Supplied information
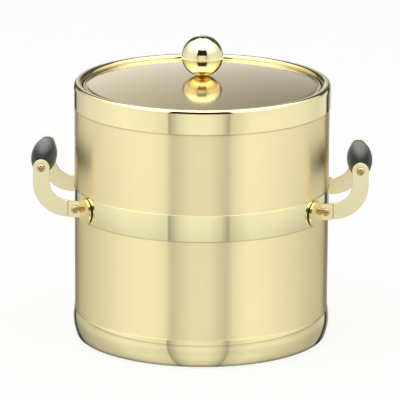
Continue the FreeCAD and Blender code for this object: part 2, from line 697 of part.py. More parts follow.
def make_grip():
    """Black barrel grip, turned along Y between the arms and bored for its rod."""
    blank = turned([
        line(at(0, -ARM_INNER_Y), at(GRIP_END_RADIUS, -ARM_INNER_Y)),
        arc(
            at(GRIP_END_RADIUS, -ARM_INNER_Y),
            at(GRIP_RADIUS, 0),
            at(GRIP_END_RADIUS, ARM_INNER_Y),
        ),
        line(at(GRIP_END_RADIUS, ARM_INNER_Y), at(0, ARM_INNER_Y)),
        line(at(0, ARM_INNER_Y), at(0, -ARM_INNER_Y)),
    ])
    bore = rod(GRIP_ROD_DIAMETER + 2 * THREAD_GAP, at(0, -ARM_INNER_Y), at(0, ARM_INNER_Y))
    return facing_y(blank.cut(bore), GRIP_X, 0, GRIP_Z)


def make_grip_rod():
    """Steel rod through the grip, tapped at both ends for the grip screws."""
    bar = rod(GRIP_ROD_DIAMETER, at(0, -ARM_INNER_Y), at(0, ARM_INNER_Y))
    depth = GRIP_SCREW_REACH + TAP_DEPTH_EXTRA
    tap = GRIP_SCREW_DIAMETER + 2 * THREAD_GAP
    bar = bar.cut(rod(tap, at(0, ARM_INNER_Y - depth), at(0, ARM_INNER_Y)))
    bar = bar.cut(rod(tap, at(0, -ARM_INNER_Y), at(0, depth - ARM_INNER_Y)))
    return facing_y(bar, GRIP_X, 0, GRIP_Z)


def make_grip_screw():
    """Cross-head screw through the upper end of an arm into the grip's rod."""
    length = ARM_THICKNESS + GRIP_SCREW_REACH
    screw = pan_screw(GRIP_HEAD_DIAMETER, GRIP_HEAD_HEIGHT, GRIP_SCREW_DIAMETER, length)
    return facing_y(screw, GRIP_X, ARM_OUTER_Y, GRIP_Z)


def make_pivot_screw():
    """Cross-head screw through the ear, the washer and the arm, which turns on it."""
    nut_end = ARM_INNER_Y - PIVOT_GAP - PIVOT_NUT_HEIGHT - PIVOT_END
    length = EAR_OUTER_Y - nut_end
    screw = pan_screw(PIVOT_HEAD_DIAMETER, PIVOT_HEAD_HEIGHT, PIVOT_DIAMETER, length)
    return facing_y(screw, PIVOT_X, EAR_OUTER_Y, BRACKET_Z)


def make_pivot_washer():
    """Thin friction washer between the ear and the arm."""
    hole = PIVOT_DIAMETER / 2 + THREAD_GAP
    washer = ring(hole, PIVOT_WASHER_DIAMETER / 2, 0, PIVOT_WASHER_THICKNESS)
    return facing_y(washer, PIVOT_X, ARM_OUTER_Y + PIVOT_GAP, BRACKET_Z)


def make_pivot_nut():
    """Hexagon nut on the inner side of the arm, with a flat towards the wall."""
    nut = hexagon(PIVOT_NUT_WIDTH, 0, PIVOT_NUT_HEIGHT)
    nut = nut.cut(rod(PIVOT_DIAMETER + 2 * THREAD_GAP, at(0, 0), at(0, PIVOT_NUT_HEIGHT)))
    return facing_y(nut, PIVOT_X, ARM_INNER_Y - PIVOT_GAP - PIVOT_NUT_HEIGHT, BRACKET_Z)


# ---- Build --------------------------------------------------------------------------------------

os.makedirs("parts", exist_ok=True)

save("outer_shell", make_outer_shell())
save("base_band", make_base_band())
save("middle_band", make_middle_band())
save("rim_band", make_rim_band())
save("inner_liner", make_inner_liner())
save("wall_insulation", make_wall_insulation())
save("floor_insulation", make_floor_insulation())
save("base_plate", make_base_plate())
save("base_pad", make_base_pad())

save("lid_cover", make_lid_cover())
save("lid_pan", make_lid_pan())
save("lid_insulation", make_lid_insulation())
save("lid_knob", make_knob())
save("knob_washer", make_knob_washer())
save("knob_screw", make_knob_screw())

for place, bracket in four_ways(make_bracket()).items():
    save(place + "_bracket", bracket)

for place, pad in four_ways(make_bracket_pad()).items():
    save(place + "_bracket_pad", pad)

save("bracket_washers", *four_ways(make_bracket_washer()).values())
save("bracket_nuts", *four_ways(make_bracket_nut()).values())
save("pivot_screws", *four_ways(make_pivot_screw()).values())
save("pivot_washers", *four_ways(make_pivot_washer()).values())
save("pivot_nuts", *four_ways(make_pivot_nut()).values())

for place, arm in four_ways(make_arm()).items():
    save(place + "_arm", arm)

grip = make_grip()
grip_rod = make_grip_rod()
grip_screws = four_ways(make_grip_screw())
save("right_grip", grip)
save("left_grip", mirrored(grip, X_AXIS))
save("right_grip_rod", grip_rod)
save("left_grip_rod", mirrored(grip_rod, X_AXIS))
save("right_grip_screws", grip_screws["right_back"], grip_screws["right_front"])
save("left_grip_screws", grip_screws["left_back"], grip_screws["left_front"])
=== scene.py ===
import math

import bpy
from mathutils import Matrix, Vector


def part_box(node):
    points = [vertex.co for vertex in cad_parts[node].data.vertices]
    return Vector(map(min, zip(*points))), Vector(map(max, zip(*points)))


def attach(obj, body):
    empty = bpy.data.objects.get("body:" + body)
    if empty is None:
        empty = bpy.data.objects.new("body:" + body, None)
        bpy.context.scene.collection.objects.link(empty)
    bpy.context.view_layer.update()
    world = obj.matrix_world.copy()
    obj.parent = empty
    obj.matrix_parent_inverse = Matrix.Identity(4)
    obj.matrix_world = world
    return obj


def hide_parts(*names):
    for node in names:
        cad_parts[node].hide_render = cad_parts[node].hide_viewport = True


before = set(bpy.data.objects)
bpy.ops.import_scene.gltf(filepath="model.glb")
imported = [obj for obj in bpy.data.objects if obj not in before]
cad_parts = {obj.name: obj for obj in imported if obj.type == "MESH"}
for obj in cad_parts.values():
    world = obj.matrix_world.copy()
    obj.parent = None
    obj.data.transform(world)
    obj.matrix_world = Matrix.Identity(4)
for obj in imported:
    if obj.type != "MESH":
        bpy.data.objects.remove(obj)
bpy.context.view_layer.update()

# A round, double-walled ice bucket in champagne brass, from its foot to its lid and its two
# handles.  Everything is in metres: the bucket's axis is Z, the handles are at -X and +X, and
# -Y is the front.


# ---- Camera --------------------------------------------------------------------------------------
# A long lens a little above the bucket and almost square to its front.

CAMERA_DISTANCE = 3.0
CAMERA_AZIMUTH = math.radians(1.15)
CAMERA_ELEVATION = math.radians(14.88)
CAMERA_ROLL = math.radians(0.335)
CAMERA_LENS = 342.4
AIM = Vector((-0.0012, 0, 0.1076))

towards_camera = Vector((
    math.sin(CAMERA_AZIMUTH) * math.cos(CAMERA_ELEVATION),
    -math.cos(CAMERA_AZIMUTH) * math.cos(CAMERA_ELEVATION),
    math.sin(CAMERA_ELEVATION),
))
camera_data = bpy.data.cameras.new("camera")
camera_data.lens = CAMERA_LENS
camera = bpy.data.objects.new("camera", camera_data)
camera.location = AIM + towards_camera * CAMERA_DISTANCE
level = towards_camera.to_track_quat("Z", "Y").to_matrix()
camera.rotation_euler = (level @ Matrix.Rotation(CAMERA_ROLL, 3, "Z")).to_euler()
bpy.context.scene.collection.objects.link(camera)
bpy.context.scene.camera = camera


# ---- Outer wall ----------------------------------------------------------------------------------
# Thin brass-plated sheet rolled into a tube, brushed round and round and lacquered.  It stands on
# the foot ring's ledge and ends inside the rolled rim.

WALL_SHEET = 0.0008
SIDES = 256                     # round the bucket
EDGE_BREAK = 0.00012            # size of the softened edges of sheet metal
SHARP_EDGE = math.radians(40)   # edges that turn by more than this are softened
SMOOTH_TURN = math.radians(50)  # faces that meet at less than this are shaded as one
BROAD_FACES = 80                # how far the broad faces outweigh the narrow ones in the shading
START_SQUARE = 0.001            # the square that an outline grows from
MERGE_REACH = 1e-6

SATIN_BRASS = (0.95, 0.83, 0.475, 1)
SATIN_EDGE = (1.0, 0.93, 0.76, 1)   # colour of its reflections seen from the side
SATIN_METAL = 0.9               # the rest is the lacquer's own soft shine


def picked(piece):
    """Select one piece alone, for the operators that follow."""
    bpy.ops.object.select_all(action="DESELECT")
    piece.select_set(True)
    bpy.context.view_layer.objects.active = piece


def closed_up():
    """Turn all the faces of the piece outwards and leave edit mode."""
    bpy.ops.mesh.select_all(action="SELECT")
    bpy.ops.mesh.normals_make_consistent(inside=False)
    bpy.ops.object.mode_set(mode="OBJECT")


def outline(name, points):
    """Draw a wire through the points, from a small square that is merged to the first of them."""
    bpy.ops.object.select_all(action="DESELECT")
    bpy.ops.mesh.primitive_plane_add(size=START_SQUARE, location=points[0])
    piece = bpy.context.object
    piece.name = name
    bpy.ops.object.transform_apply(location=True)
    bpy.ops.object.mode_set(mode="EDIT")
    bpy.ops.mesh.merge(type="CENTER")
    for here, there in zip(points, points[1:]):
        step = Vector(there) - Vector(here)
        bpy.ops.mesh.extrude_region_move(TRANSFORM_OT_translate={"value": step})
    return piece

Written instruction
Repeat, character for character, the lines of the material above from the line with "grip = make_grip()" through the line with "zip(*points))), Vector(map(max, zip(*points)))".

Response for this exercise
grip = make_grip()
grip_rod = make_grip_rod()
grip_screws = four_ways(make_grip_screw())
save("right_grip", grip)
save("left_grip", mirrored(grip, X_AXIS))
save("right_grip_rod", grip_rod)
save("left_grip_rod", mirrored(grip_rod, X_AXIS))
save("right_grip_screws", grip_screws["right_back"], grip_screws["right_front"])
save("left_grip_screws", grip_screws["left_back"], grip_screws["left_front"])
=== scene.py ===
import math

import bpy
from mathutils import Matrix, Vector


def part_box(node):
    points = [vertex.co for vertex in cad_parts[node].data.vertices]
    return Vector(map(min, zip(*points))), Vector(map(max, zip(*points)))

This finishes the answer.